Kegagalan peluncuran roket Long March 3B menjadi kegagalan yang kedua dalam waktu kurang dari sebulan. Pada 16 Maret lalu, roket Long March 7A juga gagal menempatkan satelit ke orbit dalam debut peluncuran dari fasilitas pusat peluncuran satelit Wenchang di Pulau Hainan, Cina sebelah selatan.
2. Peluncuran Perseverance ke Mars
NASA merayakan peluncuran wahana penjelajah Mars tercanggihnya, Perseverance, yang berhasil diluncurkan Kamis, 30 Juli 2020. Jadwal peluncurannya beberapa kali tertunda sejak pertengahan bulan lalu karena masalah teknis, hingga misi tersalip Uni Emirat Arab dengan satelitnya yang diberi nama Al Amal dan Cina dengan Tianwen-1.
Peluncuran Mars 2020 Perseverance milik NASA berjalan mulus sekalipun suasana sunyi yang tak biasa dilaporkan menyelimuti ruang kendali misi selama hitung mundur. Perseverance, merupakan sebuah wahana robotik dengan enam roda, menumpang roket Atlas V yang meluncur dari Cape Canaveral Air Force Station di Florida.

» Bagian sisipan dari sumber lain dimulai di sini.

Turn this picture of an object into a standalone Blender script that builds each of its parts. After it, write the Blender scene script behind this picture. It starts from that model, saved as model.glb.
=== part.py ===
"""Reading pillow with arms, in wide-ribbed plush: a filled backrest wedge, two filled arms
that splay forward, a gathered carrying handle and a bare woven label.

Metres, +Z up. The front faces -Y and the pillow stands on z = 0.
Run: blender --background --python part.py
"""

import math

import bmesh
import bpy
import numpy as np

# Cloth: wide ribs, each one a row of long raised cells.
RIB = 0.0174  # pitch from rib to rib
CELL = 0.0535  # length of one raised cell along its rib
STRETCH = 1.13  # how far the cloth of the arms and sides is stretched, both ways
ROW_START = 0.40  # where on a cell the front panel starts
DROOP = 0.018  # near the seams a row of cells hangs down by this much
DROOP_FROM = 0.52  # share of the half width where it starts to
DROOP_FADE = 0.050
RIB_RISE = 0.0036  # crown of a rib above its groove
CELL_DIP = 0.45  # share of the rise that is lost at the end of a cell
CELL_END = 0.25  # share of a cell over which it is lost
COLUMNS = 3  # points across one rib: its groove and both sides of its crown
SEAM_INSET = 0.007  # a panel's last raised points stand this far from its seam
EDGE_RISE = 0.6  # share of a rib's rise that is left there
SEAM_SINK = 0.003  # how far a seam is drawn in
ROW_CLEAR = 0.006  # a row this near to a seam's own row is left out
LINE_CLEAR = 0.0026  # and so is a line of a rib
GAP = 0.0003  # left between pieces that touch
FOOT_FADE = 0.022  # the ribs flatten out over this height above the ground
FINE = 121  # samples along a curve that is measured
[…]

Sekitar 20 menit menjelang waktu peluncuran itu, gempa berkekuatan 4,5 Magnitudo mengguncang dari San Fernando di sebelah selatan California. Berada di sisi benua Amerika yang berbeda, gempa tak terkecuali menggetarkan kawasan fasilitas Jet Propulsion Laboratory NASA di Florida, lokasi peluncuran.
Namun jadwal peluncuran pukul 07.50 waktu setempat, atau 18.50 WIB, tak sampai tertunda dibuatnya. Lewat sebuah livestreaming, Administratur NASA Jim Bridenstine malah setengah berkelakar kalau pihaknya beruntung tak melakukan peluncuran dari Vandenberg Air Force Base di California, meski mungkin dan pernah melakukannya dari sana.

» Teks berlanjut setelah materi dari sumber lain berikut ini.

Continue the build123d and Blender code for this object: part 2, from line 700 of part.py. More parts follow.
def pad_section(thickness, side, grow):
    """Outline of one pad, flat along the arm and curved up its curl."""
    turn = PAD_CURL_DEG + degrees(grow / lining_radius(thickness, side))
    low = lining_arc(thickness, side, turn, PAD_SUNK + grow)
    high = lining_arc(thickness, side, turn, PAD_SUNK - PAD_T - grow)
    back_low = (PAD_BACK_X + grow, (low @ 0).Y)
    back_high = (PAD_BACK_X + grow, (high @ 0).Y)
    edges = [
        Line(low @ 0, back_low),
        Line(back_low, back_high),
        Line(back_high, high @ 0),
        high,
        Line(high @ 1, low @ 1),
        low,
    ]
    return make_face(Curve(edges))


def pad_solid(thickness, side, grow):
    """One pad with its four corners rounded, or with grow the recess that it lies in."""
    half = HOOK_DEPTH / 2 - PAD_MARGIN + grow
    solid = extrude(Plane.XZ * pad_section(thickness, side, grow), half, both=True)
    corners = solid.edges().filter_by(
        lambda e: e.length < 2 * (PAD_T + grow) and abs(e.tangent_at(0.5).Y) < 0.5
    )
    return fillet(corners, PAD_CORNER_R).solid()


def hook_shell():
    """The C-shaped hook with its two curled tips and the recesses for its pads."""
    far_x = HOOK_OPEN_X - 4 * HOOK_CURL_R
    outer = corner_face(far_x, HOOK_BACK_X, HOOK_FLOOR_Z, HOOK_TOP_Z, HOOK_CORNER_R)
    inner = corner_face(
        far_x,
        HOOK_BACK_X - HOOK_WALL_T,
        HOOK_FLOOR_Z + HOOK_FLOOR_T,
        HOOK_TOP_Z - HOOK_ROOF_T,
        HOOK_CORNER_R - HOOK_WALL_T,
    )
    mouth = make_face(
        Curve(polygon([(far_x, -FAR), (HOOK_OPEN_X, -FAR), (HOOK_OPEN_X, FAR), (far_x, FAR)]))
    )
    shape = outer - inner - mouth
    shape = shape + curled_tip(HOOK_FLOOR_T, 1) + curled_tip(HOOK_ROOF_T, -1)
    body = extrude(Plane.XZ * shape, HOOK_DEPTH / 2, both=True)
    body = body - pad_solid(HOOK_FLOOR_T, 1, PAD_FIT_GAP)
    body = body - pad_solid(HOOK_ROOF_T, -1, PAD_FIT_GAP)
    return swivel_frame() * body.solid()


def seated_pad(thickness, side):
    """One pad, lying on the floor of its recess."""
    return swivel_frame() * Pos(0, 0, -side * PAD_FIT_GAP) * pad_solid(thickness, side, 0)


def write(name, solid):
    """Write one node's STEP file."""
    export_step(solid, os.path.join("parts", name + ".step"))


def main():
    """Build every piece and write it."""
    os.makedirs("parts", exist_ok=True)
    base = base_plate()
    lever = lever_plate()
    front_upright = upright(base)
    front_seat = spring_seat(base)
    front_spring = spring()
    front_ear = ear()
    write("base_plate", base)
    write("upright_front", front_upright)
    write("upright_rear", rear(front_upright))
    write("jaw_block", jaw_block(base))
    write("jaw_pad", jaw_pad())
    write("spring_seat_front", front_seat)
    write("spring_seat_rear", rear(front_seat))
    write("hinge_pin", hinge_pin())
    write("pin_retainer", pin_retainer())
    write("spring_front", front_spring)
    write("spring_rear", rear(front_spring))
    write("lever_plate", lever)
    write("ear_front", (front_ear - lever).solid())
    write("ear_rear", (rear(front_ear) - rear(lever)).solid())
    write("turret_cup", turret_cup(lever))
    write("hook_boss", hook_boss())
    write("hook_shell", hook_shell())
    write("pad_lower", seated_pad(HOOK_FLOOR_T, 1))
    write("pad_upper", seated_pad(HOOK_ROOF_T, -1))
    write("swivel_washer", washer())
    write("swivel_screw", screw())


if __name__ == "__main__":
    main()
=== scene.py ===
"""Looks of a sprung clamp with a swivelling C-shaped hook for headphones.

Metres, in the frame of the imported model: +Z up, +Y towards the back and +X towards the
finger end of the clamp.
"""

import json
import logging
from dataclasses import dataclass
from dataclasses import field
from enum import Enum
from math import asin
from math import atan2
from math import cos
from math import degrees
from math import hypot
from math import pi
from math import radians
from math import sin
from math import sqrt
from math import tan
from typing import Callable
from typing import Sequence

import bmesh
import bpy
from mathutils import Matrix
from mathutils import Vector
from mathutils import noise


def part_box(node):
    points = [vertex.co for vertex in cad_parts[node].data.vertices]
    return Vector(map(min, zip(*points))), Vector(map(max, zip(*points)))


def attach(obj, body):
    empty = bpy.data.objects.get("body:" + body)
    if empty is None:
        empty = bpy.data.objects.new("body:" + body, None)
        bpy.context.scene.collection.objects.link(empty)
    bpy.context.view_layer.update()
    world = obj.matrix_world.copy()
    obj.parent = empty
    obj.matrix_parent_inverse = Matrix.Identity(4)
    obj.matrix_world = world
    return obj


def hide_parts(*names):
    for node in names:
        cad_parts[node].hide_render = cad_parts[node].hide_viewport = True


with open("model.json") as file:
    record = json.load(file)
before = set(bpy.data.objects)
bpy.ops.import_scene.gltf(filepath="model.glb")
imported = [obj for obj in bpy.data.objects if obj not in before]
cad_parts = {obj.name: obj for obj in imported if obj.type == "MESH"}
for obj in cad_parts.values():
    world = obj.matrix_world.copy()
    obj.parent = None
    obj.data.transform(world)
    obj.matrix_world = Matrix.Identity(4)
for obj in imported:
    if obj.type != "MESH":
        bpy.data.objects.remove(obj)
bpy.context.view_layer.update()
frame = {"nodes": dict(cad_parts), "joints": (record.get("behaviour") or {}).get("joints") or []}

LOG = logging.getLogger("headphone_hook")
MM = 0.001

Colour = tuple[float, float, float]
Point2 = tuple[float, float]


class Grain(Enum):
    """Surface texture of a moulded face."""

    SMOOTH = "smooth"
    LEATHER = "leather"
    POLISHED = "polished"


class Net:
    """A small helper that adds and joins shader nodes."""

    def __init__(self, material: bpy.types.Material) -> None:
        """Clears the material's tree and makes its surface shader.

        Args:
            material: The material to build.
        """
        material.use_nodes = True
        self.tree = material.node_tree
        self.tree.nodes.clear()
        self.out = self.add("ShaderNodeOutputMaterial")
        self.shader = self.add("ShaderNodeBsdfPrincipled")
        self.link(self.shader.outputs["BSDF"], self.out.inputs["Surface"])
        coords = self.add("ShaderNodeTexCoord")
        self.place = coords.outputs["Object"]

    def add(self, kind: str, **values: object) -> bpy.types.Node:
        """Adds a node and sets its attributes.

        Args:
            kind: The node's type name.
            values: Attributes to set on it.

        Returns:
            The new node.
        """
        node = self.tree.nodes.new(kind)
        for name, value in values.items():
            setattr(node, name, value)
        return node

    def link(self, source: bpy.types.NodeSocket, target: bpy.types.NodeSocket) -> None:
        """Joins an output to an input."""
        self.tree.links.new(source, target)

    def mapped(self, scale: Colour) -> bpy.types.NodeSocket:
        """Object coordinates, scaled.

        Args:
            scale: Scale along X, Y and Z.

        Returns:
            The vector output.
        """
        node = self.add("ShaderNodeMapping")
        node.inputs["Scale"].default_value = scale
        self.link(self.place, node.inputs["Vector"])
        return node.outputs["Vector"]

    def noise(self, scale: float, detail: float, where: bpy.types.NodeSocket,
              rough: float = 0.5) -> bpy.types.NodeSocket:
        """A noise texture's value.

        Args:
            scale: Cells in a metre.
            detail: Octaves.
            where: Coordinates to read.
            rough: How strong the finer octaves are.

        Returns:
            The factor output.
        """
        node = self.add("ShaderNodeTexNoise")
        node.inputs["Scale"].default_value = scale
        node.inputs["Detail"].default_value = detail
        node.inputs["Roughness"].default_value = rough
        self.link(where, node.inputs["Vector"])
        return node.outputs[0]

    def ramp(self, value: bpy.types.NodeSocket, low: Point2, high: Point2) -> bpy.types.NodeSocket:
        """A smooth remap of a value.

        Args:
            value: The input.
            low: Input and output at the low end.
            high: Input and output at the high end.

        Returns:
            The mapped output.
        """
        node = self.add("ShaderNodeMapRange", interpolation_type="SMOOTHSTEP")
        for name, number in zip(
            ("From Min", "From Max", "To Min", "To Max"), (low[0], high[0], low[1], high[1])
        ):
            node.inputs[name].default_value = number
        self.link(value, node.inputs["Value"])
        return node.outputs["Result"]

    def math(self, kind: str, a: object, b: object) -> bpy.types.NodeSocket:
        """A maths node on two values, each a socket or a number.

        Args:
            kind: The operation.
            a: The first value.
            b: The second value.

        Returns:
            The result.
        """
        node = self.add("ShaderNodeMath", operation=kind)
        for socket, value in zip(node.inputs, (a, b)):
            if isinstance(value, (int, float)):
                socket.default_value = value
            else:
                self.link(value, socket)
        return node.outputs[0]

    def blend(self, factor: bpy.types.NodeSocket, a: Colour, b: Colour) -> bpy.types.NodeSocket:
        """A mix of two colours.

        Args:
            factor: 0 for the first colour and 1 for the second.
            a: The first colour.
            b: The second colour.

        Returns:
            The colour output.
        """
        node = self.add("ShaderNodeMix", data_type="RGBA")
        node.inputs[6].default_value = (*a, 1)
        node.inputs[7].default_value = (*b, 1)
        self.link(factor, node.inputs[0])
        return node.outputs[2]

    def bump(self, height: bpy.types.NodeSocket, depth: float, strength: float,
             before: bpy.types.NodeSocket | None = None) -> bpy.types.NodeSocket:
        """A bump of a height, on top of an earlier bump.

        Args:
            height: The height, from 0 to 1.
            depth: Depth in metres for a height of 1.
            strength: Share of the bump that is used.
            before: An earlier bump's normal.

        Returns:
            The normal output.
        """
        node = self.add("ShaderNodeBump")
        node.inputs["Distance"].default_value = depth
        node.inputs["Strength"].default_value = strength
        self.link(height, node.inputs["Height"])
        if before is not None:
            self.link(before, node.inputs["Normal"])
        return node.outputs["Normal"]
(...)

Sedang banyak komentar di Twitter mengatakan gempa membawa berkah karena membangunkan mereka tepat waktu untuk bisa menonton peluncuran misi Perseverance.

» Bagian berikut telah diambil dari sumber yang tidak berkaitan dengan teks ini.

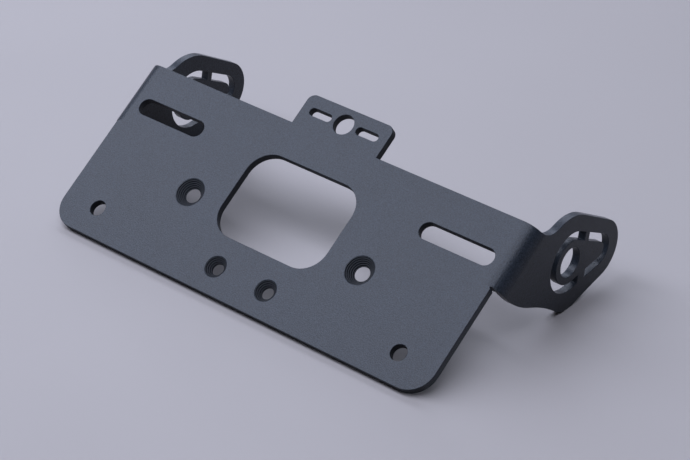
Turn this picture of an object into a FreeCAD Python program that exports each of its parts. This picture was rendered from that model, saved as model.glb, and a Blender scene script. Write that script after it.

Seperti diketahui, tiga kali penundaan sebelumnya telah mendorong NASA akhir peluncurannya, yakni tiga minggu hingga 11 Agustus. Jika sampai tertunda lagi dan melewati batas itu, peluncuran harus menunggu sampai 26 bulan ke depan menunggu kesesuaian jarak terdekat Bumi-Mars seperti yang sedang terjadi saat ini.
Itu artinya, Bridenstine pernah mengatakan, harus ada biaya tambahan lagi sebesar $ 500 juta dari nilai proyek Mars 2020 Perseverance. Anggaran NASA untuk proyek pencarian jejak kehidupan purba di planet Mars dan membawa pulang sampelnya ke Bumi ini sudah mencapai $ 2,7 miliar atau sekitar Rp 39 triliun.
Peluncuran yang akhirnya bisa dilakukan menandai kemenangan penting bagi NASA. Bukan saja karena keberhasilan sebelumnya oleh Al Amal dan Tianwen-1, tapi juga kecemasan kalau pandemi Covid-19 bakal menunda peluncuran lebih jauh hingga terlempar dari jendela peluncuran tersebut.
Bridenstine menyebut peluncuran itu luar biasa karena tepat waktu. "Ini sekaligus hari yang luar biasa untuk NASA," katanya saat konferensi pers setelah peluncuran.
Tapi, tak lama dari pemberian keterangan itu, NASA mengkonfirmasi Perseverance tergelincir ke status protektif 'safe mode'. Sebabnya, ada bagian pesawat yang sedikit lebih dingin daripada yang diharapkan saat Mars 2020 masih berada dalam bayangan Bumi.
Masalah lain yang juga sempat muncul, tapi kemudian diklaim telah teratasi yaitu proses komunikasi yang berjalan lambat. Beberapa jam pertama setelah peluncuran, meski tim bisa menerima sinyal yang dikirim pesawat, tapi tidak bisa memprosesnya secara tepat.
Matt Wallace, Wakil Ketua Proyek Mars 2020 Perseverance, menjelaskan miskomunikasi itu disebabkan NASA yang bersandar ke sistem yang disebut Deep Space Network. Sistem ini bahkan telah aktif tak lama setelah peluncuran, ketika pesawat belum masuk antariksa terlalu dalam.
Dan, karena Deep Space Network terbuat dari antena-antena yang massif dengan receiver yang super-sensitif, sinyal dari pesawat yang begitu dekat dengan jaringan bisa berujung meledakkan sistem. "Itu seperti seseorang berteriak langsung ke telinga Anda. Para insinyur perlu melakukan penyesuaian untuk memproses secara aktual informasi yang datang dari pesawat."